Eventually, you’ll need to replenish your lemon bonsai’s soil. A recommended recipe includes:

  • 1 part each of lava rock, peat moss and pumice
  • 2 parts kitty litter or baked clay

The moss and kitty litter or clay retain moisture. The porous lava rock and pumice let excess water drain quickly. Without them, the tree’s roots would drown. Water your lemon bonsai only when the top 4/10 inch (1mm) of soil feels dry.


As a potted tree with limited soil nutrients, your lemon bonsai needs liquid citrus fertilizer throughout the year:

  • Feed weekly from March to September.
  • Feed monthly from October to February.

Apply the fertilizer at the label’s recommended rate for potted plants.

Pruning and Wiring

Regular pruning encourages dense growth so you’ll have plenty of branches to shape your bonsai tree. Simply cut every new shoot with four leaves back to two.

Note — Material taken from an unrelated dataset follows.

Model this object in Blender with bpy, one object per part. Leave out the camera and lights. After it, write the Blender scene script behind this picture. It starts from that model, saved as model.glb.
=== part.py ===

Wire your tree any time. You’ll need:

  • Anodized aluminum wire (1mm, 1.5mm, 2.5mm and 4mm widths)
  • Wire cutters
  • Wire cutters
  • Raffia fiber
  • Clean water
  1. Soak the raffia fiber in water and wring out the excess. Wrap it around the thicker branches so the wire won’t injure the wood.
  2. Select a branch, cut off the correct length of wire and wrap the wire twice or more around the trunk at a 45-degree angle to the base of the branch.
  3. Wire the remainder of the branch.
  4. Hold the outside of the branch with your fingers and bend it to shape along the inside with your thumbs.
  5. Place the wired tree out of direct sun. Check it regularly and snip the wires off before they cut into the bark.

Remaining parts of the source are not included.